-- Exercise --
Exactly the lines from the one containing "(199, 216, 229), 0.85)" through the one containing "cad_parts[obj.name] = obj" must be returned; include both ends and nothing else.

-- Dataset section --

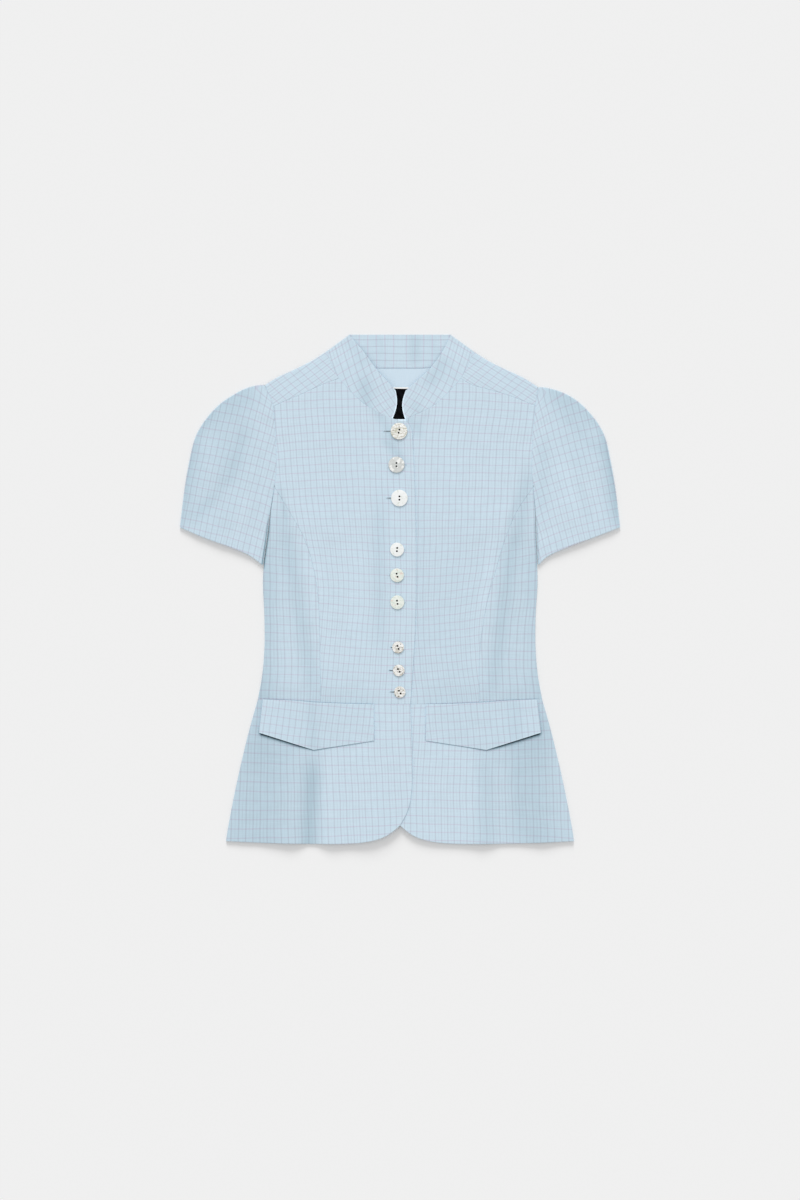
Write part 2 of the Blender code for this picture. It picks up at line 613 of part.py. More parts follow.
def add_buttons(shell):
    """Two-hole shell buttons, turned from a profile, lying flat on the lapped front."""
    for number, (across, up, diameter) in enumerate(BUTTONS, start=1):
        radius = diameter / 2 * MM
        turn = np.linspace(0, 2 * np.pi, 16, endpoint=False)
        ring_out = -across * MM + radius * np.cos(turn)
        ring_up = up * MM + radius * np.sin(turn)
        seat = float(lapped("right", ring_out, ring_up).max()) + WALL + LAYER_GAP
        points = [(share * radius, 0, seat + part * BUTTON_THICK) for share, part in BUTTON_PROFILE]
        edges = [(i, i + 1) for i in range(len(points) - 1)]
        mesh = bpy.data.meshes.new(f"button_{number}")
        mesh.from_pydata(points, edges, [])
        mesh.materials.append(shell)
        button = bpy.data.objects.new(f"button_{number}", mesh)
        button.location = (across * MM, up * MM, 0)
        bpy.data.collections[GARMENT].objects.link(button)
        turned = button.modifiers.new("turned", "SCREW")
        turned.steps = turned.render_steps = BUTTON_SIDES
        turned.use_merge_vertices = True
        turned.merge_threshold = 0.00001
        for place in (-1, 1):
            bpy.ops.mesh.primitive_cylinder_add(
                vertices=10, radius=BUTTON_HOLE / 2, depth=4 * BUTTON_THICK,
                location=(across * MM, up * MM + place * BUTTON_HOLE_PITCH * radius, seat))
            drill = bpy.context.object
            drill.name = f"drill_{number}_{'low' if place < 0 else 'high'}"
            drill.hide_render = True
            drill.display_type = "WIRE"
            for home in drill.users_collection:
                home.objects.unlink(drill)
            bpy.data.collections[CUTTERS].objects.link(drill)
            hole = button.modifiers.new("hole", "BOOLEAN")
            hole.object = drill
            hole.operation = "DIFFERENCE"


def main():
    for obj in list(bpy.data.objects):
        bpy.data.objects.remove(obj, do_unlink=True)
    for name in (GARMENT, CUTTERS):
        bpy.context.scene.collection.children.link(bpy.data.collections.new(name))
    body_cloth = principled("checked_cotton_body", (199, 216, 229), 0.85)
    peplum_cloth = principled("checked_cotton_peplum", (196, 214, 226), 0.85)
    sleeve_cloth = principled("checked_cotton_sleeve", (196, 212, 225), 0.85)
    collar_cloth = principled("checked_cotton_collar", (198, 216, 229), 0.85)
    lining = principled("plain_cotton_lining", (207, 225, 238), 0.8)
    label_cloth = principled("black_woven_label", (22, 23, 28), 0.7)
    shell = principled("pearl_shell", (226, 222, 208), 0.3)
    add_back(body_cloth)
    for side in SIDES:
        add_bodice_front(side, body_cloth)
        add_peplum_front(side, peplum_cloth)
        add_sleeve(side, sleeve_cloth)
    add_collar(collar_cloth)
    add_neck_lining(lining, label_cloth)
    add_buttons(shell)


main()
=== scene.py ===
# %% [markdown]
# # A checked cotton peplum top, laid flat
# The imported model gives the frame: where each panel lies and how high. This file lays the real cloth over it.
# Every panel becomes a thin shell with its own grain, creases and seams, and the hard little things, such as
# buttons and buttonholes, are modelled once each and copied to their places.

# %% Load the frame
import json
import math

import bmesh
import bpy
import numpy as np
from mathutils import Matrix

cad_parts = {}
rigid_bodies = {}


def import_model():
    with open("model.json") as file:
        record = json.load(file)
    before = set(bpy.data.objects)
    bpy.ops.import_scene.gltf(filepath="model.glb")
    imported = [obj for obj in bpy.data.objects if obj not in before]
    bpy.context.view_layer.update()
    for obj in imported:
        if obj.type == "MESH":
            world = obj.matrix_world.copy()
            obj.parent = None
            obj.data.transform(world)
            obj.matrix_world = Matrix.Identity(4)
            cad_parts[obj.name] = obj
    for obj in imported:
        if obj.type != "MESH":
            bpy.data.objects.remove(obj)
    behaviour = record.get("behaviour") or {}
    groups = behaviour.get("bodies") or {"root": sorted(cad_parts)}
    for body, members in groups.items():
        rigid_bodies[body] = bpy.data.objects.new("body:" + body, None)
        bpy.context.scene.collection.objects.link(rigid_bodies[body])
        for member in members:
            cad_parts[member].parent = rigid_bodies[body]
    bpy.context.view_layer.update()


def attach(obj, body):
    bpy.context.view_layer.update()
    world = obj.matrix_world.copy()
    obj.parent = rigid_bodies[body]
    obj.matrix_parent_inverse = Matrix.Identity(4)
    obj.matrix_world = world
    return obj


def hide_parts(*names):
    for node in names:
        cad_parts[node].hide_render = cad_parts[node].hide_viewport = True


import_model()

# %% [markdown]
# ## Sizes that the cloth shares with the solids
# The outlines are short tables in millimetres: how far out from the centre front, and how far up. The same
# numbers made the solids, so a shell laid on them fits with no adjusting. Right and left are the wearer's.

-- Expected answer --
    body_cloth = principled("checked_cotton_body", (199, 216, 229), 0.85)
    peplum_cloth = principled("checked_cotton_peplum", (196, 214, 226), 0.85)
    sleeve_cloth = principled("checked_cotton_sleeve", (196, 212, 225), 0.85)
    collar_cloth = principled("checked_cotton_collar", (198, 216, 229), 0.85)
    lining = principled("plain_cotton_lining", (207, 225, 238), 0.8)
    label_cloth = principled("black_woven_label", (22, 23, 28), 0.7)
    shell = principled("pearl_shell", (226, 222, 208), 0.3)
    add_back(body_cloth)
    for side in SIDES:
        add_bodice_front(side, body_cloth)
        add_peplum_front(side, peplum_cloth)
        add_sleeve(side, sleeve_cloth)
    add_collar(collar_cloth)
    add_neck_lining(lining, label_cloth)
    add_buttons(shell)


main()
=== scene.py ===
# %% [markdown]
# # A checked cotton peplum top, laid flat
# The imported model gives the frame: where each panel lies and how high. This file lays the real cloth over it.
# Every panel becomes a thin shell with its own grain, creases and seams, and the hard little things, such as
# buttons and buttonholes, are modelled once each and copied to their places.

# %% Load the frame
import json
import math

import bmesh
import bpy
import numpy as np
from mathutils import Matrix

cad_parts = {}
rigid_bodies = {}


def import_model():
    with open("model.json") as file:
        record = json.load(file)
    before = set(bpy.data.objects)
    bpy.ops.import_scene.gltf(filepath="model.glb")
    imported = [obj for obj in bpy.data.objects if obj not in before]
    bpy.context.view_layer.update()
    for obj in imported:
        if obj.type == "MESH":
            world = obj.matrix_world.copy()
            obj.parent = None
            obj.data.transform(world)
            obj.matrix_world = Matrix.Identity(4)
            cad_parts[obj.name] = obj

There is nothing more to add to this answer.